Germany took a step towards declaring a state of emergency to unlock a historic rescue package to cushion the blow of the coronavirus pandemic.
Finance Minister Olaf Scholz urged lawmakers to open up constitutional debt limits to combat a crisis that threatens modern life. New borrowing of $169 billion, equivalent to half of the country’s normal annual spending, will be used to fund social benefits and direct aid to virus-hit companies.
“There is no blueprint for countering such a crisis,” Scholz said on Wednesday in the Bundestag in Berlin, filling in for Chancellor Angela Merkel who is at home in quarantine. “We’re doing that with an enormous amount of money, as precisely as possible.”
The package comes as the economy braces for its biggest slump in decades. Business confidence is collapsing at a record pace amid restrictions to slow the spread of the disease, and the Ifo economic institute predicted mass bankruptcies in what may be a deeper slump than during the financial crisis.
Germany’s ruling coalition of Merkel’s conservative bloc the Social Democrats cast aside infighting to push for emergency powers, abandoning its long-standing balanced-budget policy. Lawmakers will vote on the legislation later on Wednesday.
Backed by broad political support, the government plans to unleash a barrage of debt-financed measures totaling more than 750 billion euros to counter what Merkel called the biggest challenge to Germany since World War II. The package includes loans, guarantees and aid for large and small companies and money to potentially buy stakes in stricken businesses.
In its effort to defend its economy, the government is ready to nationalize businesses, Justice Minister Christine Lambrecht said in an interview with Handelsblatt newspaper. Germany must protect its “economic structure” and prevent the sale or break-up of important companies, she said.
The country, which tightened lockdown measures this week, has about 32,700 cases and more than 150 deaths, according to data compiled by Bloomberg.
The debate as well as the voting procedure will be affected by Germany’s containment measures, which prohibit gatherings of more than two people and restrict distances to at least 1.5 meters (5 feet) — all but ruling out discrete consultation between lawmakers on the floor of parliament.
Caucus leaders have requested that only members with expertise in relevant fields, such as budget and finance, attend the debate. Rather than lining up at ballot boxes at the front of the plenary hall in the glass-domed Reichstag, lawmakers can cast their votes at several urns arrayed around the building to help maintain safe distances.
Merkel remains in precautionary quarantine after coming into contact with a doctor who later tested positive. Her initial test for the virus on Monday was negative.
Data acted as a reminder for how devastating the virus-fighting measures are for the country’s economy. In March, IHS Markit’s gauge of manufacturing and services activity plunged, signaling that GDP in the euro area’s biggest economy could drop by around 2% in the first quarter already. Scholz said Germany is likely to suffer a bigger blow than during the financial crisis more than a decade ago.
Governments around the world are trying to cope with an influx of patients into hospitals and the effects on economies of keeping everyone indoors.

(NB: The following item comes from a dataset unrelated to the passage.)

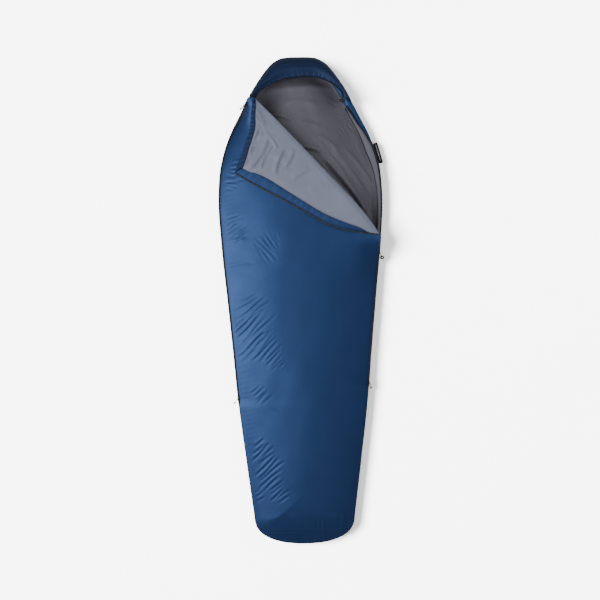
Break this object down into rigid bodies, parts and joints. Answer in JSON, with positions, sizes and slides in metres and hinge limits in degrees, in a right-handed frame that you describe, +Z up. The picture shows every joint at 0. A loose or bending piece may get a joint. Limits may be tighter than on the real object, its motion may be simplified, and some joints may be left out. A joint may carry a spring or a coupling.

Euro-area finance ministers took a small step towards a rescue package for struggling member states on Tuesday as fatalities climbed in Italy and Spain and evidence piled up of the coronavirus’s crippling economic impact.

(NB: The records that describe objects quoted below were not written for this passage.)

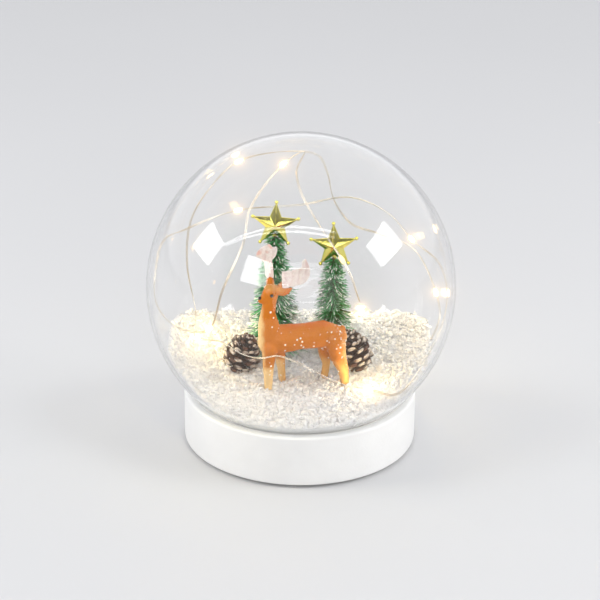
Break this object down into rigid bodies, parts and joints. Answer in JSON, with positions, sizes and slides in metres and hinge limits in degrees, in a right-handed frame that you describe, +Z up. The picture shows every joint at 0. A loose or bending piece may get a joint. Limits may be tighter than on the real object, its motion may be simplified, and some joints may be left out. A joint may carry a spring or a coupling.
{
  "type": "light-up snow globe",
  "caption": "Clear glass globe with a lit winter scene of a deer, trees and pine cones, on a round white base that holds its cells and switch.",
  "frame": {"origin": "centre of the foot pad's underside, on the surface that the globe stands on", "axes": "+Z up through the globe's centre, -Y towards the viewer of the scene, +X to that viewer's right"},
  "size_m": [0.15, 0.15, 0.1547],
  "materials": {
    "pad_foam": "matt foam sheet",
    "white_paint": "white satin paint on turned board",
    "clear_glass": "clear blown glass",
    "clear_silicone": "translucent silicone",
    "white_plastic": "fine-grained moulding",
    "bright_steel": "nickel plated",
    "cell_wrap": "printed film over a steel can",
    "black_plastic": "satin moulding",
    "lead_sleeve": "soft PVC",
    "snow_flock": "loose sparkling flock",
    "deer_paint": "glossy orange and honey paint with snow specks",
    "antler_flock": "pink-white flock",
    "stem_wire": "dark twisted wire",
    "green_bristle": "fine bristles with white tips",
    "gold_plating": "bright plated plastic",
    "cone_wood": "dry scales with white-dusted edges",
    "fairy_copper": "lacquered fine wire",
    "lit_resin": "clear resin drop over a lit warm-white chip"
  },
  "bodies": {
    "globe": {"antler_left": "antler_flock", "antler_right": "antler_flock", "base_body": "white_paint", "battery_box": "white_plastic", "box_screw_1": "bright_steel", "box_screw_2": "bright_steel", "box_screw_3": "bright_steel", "box_screw_4": "bright_steel", "cell_1": "cell_wrap", "cell_2": "cell_wrap", "cell_3": "cell_wrap", "contact_spring_1": "bright_steel", "contact_spring_2": "bright_steel", "contact_spring_3": "bright_steel", "deer_body": "deer_paint", "end_contact_minus": "bright_steel", "end_contact_plus": "bright_steel", "fairy_wire": "fairy_copper", "foot_pad": "pad_foam", "glass_globe": "clear_glass", "lead_wires": "lead_sleeve", "led_bead_01": "lit_resin", "led_bead_02": "lit_resin", "led_bead_03": "lit_resin", "led_bead_04": "lit_resin", "led_bead_05": "lit_resin", "led_bead_06": "lit_resin", "led_bead_07": "lit_resin", "led_bead_08": "lit_resin", "led_bead_09": "lit_resin", "led_bead_10": "lit_resin", "pinecone_left": "cone_wood", "pinecone_right": "cone_wood", "scene_floor": "white_paint", "series_link_a": "bright_steel", "series_link_b": "bright_steel", "silicone_seal": "clear_silicone", "snow_bed": "snow_flock", "star_left": "gold_plating", "star_right": "gold_plating", "switch_body": "bright_steel", "tree_bristles_left": "green_bristle", "tree_bristles_right": "green_bristle", "tree_stem_left": "stem_wire", "tree_stem_right": "stem_wire"},
    "door": {"battery_door": "white_plastic"},
    "slider": {"switch_slider": "black_plastic"}
  },
  "joints": [
    {"name": "door_hinge", "type": "hinge", "parent": "globe", "child": "door", "pos_m": [-0.0241, -0.0036, 0.00275], "axis": [0, 1, 0], "range_deg": [0, 100]},
    {"name": "switch_slide", "type": "slide", "parent": "globe", "child": "slider", "axis": [-1, 0, 0], "range_m": [0, 0.002]}
  ]
}
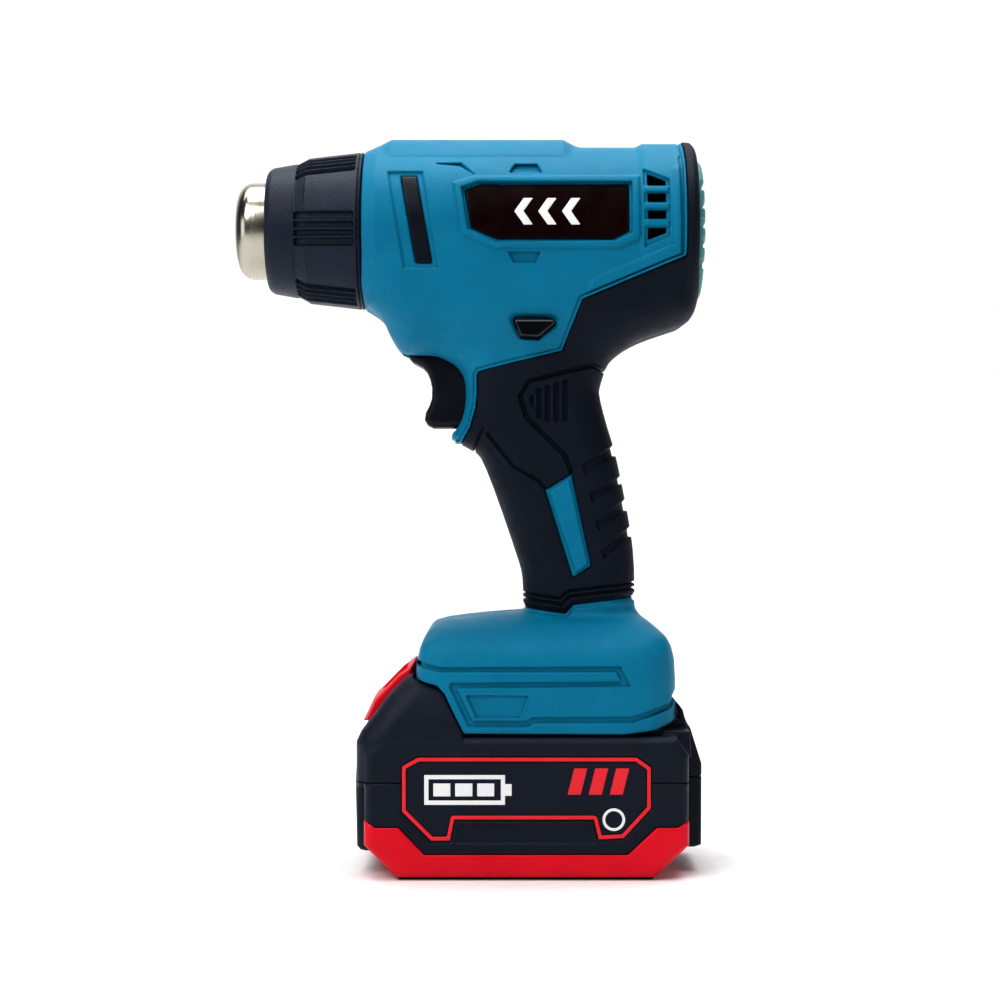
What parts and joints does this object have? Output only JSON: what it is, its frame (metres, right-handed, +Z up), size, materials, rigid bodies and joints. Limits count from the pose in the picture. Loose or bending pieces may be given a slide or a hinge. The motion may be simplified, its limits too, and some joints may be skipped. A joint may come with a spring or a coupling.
{
  "type": "cordless heat gun",
  "caption": "Pistol-grip cordless heat gun with blower, heater tube in a twist-off shield, finger trigger, lock button and slide-on battery pack.",
  "frame": {"origin": "middle of the battery pack's flat underside, on the surface the tool stands on, in the plane where the two housing halves meet", "axes": "+Z up, along the tool's height; the hot-air outlet points along -X; -Y is the user's left"},
  "size_m": [0.1626, 0.0748, 0.2525],
  "materials": {
    "housing": "moulded polyamide, satin, fine spark texture",
    "grip": "soft overmoulded grip rubber, matt",
    "plate": "dark satin trim plate",
    "shield": "glass-filled heat-resistant plastic, matt",
    "tube_steel": "stainless tube, lightly polished",
    "steel": "plain steel",
    "winding": "nickel-chrome resistance wire",
    "brass": "plain brass",
    "mica": "pressed mica",
    "black_plastic": "moulded black plastic",
    "gloss_black": "polished black plastic",
    "cap": "pale teal moulded plastic",
    "pack_case": "moulded black plastic, fine texture",
    "red": "moulded red plastic, satin",
    "board": "green circuit board",
    "cell_wrap": "shrink-wrapped cell"
  },
  "bodies": {
    "housing": {"housing_left": "housing", "housing_right": "housing", "grip_skin_left": "grip", "grip_skin_right": "grip", "name_plate_left": "plate", "name_plate_right": "plate", "side_inlay_left": "grip", "side_inlay_right": "grip", "nozzle": "tube_steel", "mica_sleeve": "mica", "heater_core": "mica", "heater_winding": "winding", "thermal_cutout": "brass", "air_guide": "black_plastic", "motor_can": "steel", "motor_mount": "black_plastic", "rear_cap": "cap", "trigger_switch": "black_plastic", "control_board": "board", "terminal_block": "black_plastic", "contact_positive": "brass", "contact_negative": "brass", "housing_screw_1": "steel", "housing_screw_2": "steel", "housing_screw_3": "steel", "housing_screw_4": "steel", "housing_screw_5": "steel", "housing_screw_6": "steel", "housing_screw_7": "steel"},
    "battery": {"pack_case_upper": "pack_case", "pack_case_lower": "pack_case", "pack_bumper": "red", "pack_label_left": "plate", "pack_label_right": "plate", "cell_holder": "black_plastic", "pack_board": "board", "pack_socket_positive": "brass", "pack_socket_negative": "brass", "button_spring": "steel", "cell_1": "cell_wrap", "cell_2": "cell_wrap", "cell_3": "cell_wrap", "cell_4": "cell_wrap", "cell_5": "cell_wrap", "cell_6": "cell_wrap", "cell_7": "cell_wrap", "cell_8": "cell_wrap", "cell_9": "cell_wrap", "cell_10": "cell_wrap", "pack_screw_1": "steel", "pack_screw_2": "steel", "pack_screw_3": "steel", "pack_screw_4": "steel"},
    "release": {"release_button": "red"},
    "trigger": {"trigger": "black_plastic", "trigger_spring": "steel"},
    "lock": {"lock_button": "gloss_black"},
    "shield": {"heat_shield": "shield"},
    "fan": {"fan_impeller": "black_plastic", "motor_shaft": "steel"}
  },
  "joints": [
    {"name": "trigger_pull", "type": "slide", "parent": "housing", "child": "trigger", "axis": [1, 0, 0], "range_m": [0, 0.006], "stiffness_N_per_m": 800, "springref_m": -0.005, "deforming": ["trigger_spring"]},
    {"name": "lock_push", "type": "slide", "parent": "housing", "child": "lock", "axis": [0, 1, 0], "range_m": [0, 0.004]},
    {"name": "shield_turn", "type": "hinge", "parent": "housing", "child": "shield", "pos_m": [-0.07, 0, 0.2205], "axis": [1, 0, 0], "range_deg": [0, 40]},
    {"name": "fan_spin", "type": "hinge", "parent": "housing", "child": "fan", "pos_m": [0, 0, 0.2205], "axis": [1, 0, 0], "continuous": true},
    {"name": "battery_slide", "type": "slide", "parent": "housing", "child": "battery", "axis": [-1, 0, 0], "range_m": [0, 0.1]},
    {"name": "release_press", "type": "slide", "parent": "battery", "child": "release", "axis": [0, 0, -1], "range_m": [0, 0.004], "stiffness_N_per_m": 900, "springref_m": -0.004, "deforming": ["button_spring"]}
  ]
}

Aside from the current emergency relief, Germany’s government is evaluating a stimulus program to help revive the economy, if the country enters a deep recession after the pandemic is contained. The measures, which could involve consumer spending and corporate-tax relief, would be targeted for short-term impact, accorrding to a person familiar with the discussions.
“When at some point we are able to get this pandemic under control, and we can see economic light at the end of the tunnel, then there will certainly be growth measures to get the economy going,” Labor Minister Hubertus Heil said on Deutschlandfunk radio. “But the strong and positive message is that we are well prepared for such situations. We are a strong social state. We’re not like in America.”

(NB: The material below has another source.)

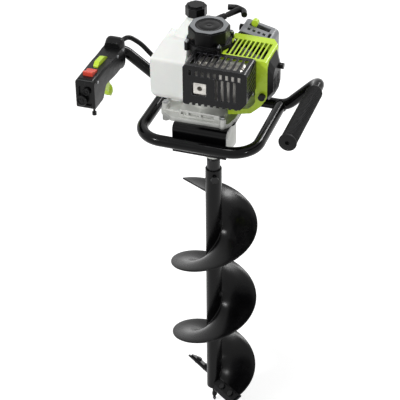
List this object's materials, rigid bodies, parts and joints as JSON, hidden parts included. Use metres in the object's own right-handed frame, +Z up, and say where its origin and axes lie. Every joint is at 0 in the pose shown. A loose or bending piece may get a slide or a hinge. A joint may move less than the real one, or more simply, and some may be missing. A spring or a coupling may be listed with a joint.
{
  "type": "powered earth and ice auger",
  "caption": "Hand-held petrol auger: helical drill bit, gearbox in a tube frame, finned engine with guard and shroud, fuel tank, throttle grip and plain grip.",
  "frame": {"origin": "tip of the pilot point, on the axis that the bit spins about", "axes": "+Z up the spin axis to the engine, +X towards the plain grip, -Y towards the muffler"},
  "size_m": [0.5115, 0.3035, 1.053],
  "materials": {
    "black_tube": "gloss black enamel on steel tube",
    "steel_bright": "zinc plated and turned steel",
    "cast_aluminium": "pale die-cast aluminium, fine grain",
    "rubber_black": "matte moulded rubber",
    "heat_black": "satin black heat paint on pressed steel",
    "muffler_steel": "dull heat-coloured sheet steel",
    "lime_plastic": "lime green moulded plastic",
    "black_plastic": "black moulded plastic, fine spark texture",
    "grey_plastic": "mid grey moulded plastic",
    "filter_foam": "open cell filter foam",
    "tank_plastic": "milky translucent polyethylene",
    "hose_rubber": "black hose and cable sleeve",
    "primer_rubber": "soft clear-amber rubber",
    "rope_fibre": "braided cord",
    "red_plastic": "red moulded plastic",
    "auger_steel": "dark grey powder coat on steel",
    "blade_steel": "dark hardened steel with ground edge"
  },
  "bodies": {
    "frame": {"carburettor": "cast_aluminium", "casing_screws": "steel_bright", "clutch_housing": "cast_aluminium", "control_handle_inner": "black_plastic", "control_handle_outer": "black_plastic", "cover_knobs": "black_plastic", "crankcase": "cast_aluminium", "cylinder": "cast_aluminium", "cylinder_shroud": "lime_plastic", "fan_housing": "black_plastic", "filter_base": "black_plastic", "filter_cover": "grey_plastic", "filter_element": "filter_foam", "frame_loop": "black_tube", "fuel_hose": "hose_rubber", "fuel_tank": "tank_plastic", "gearbox_cover": "cast_aluminium", "gearbox_housing": "cast_aluminium", "handle_bar": "black_tube", "housing_bolts": "steel_bright", "lay_bearings": "steel_bright", "mount_plate": "black_tube", "muffler": "muffler_steel", "muffler_guard": "heat_black", "output_bearings": "steel_bright", "output_seal": "rubber_black", "plug_cap": "rubber_black", "right_grip": "rubber_black", "shaft_bearings": "steel_bright", "shroud_end_cover": "black_plastic", "spark_plug": "steel_bright", "starter_housing": "black_plastic", "throttle_cable": "hose_rubber"},
    "bit": {"output_gear": "steel_bright", "output_shaft": "steel_bright", "coupling_pin": "steel_bright", "auger_stem": "auger_steel", "auger_flight": "auger_steel", "cutter_wings": "auger_steel", "cutting_blades": "blade_steel", "blade_bolts": "steel_bright", "pilot_point": "auger_steel"},
    "lay_shaft": {"lay_gear": "steel_bright"},
    "drum": {"clutch_drum": "steel_bright"},
    "crank": {"crankshaft": "steel_bright", "flywheel": "cast_aluminium", "clutch_shoes": "cast_aluminium"},
    "piston_and_rod": {"piston": "cast_aluminium", "connecting_rod": "steel_bright"},
    "pull_grip": {"starter_handle": "black_plastic", "starter_rope": "rope_fibre"},
    "reel": {"starter_reel": "black_plastic"},
    "cap_seal": {"cap_gasket": "rubber_black"},
    "cap": {"fuel_cap": "black_plastic"},
    "primer": {"primer_bulb": "primer_rubber"},
    "choke": {"choke_lever": "lime_plastic"},
    "trigger": {"throttle_trigger": "lime_plastic"},
    "lockout": {"lockout_lever": "lime_plastic"},
    "stop_rocker": {"stop_switch": "red_plastic"},
    "lock_pin": {"throttle_lock_pin": "black_plastic"}
  },
  "joints": [
    {"name": "auger_spin", "type": "hinge", "parent": "frame", "child": "bit", "pos_m": [0, 0, 0.75], "axis": [0, 0, 1], "continuous": true},
    {"name": "lay_spin", "type": "hinge", "parent": "frame", "child": "lay_shaft", "pos_m": [-0.04244, 0.0245, 0.8], "axis": [0, 0, 1], "continuous": true},
    {"name": "drum_spin", "type": "hinge", "parent": "frame", "child": "drum", "pos_m": [-0.00996, 0.00575, 0.85], "axis": [0, 0, 1], "continuous": true},
    {"name": "crank_spin", "type": "hinge", "parent": "frame", "child": "crank", "pos_m": [-0.00996, 0.00575, 0.94], "axis": [0, 0, 1], "continuous": true},
    {"name": "piston_slide", "type": "slide", "parent": "frame", "child": "piston_and_rod", "axis": [1, 0, 0], "range_m": [-0.034, 0]},
    {"name": "starter_pull", "type": "slide", "parent": "frame", "child": "pull_grip", "axis": [0.4695, 0.8829, 0], "range_m": [0, 0.6], "stiffness_N_per_m": 15, "springref_m": -0.3},
    {"name": "reel_spin", "type": "hinge", "parent": "frame", "child": "reel", "pos_m": [-0.00996, 0.00575, 1.03], "axis": [0, 0, 1], "range_deg": [-1725, 0]},
    {"name": "cap_rise", "type": "slide", "parent": "frame", "child": "cap_seal", "axis": [0, 0, 1], "range_m": [0, 0.0062]},
    {"name": "cap_turn", "type": "hinge", "parent": "cap_seal", "child": "cap", "pos_m": [-0.061, 0.07, 1.03], "axis": [0, 0, 1], "range_deg": [0, 540]},
    {"name": "primer_press", "type": "slide", "parent": "frame", "child": "primer", "axis": [1, 0, 0], "range_m": [0, 0.005], "stiffness_N_per_m": 400, "springref_m": -0.003},
    {"name": "choke_turn", "type": "hinge", "parent": "frame", "child": "choke", "pos_m": [0.056, 0.119, 0.972], "axis": [0, 1, 0], "range_deg": [0, 45]},
    {"name": "trigger_pull", "type": "hinge", "parent": "frame", "child": "trigger", "pos_m": [-0.262, -0.034, 0.866], "axis": [1, 0, 0], "range_deg": [0, 12], "stiffness_Nm_per_rad": 0.4, "springref_deg": -17.19},
    {"name": "lockout_press", "type": "hinge", "parent": "frame", "child": "lockout", "pos_m": [-0.262, 0.03, 0.908], "axis": [1, 0, 0], "range_deg": [0, 6], "stiffness_Nm_per_rad": 0.5, "springref_deg": -11.46},
    {"name": "switch_rock", "type": "hinge", "parent": "frame", "child": "stop_rocker", "pos_m": [-0.262, -0.052, 0.914], "axis": [1, 0, 0], "range_deg": [0, 16]},
    {"name": "lock_pin_press", "type": "slide", "parent": "frame", "child": "lock_pin", "axis": [0, 0, 1], "range_m": [0, 0.006], "stiffness_N_per_m": 250, "springref_m": -0.003}
  ],
  "couplings": [
    {"joint": "lay_spin", "follows": "auger_spin", "ratio": -5.2222},
    {"joint": "drum_spin", "follows": "auger_spin", "ratio": 29.593},
    {"joint": "reel_spin", "follows": "starter_pull", "rad_per_m": -50},
    {"joint": "cap_rise", "follows": "cap_turn", "m_per_rad": 0.00063662}
  ]
}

Even with its financial muscle after years of budget surpluses, concerns are growing that Europe’s largest economy could buckle under the pressure of a prolonged shutdown.
Carsten Linnemann, deputy caucus leader of Merkel’s Christian Democrats, urged the federal government to allow economic activity to restart after the Easter break in April.
“For the entire economy and our nation, the damage will be sustainable and take decades to be repaired if we don’t gradually start up the economy again after Easter at the latest,” he said in an interview with Bild newspaper.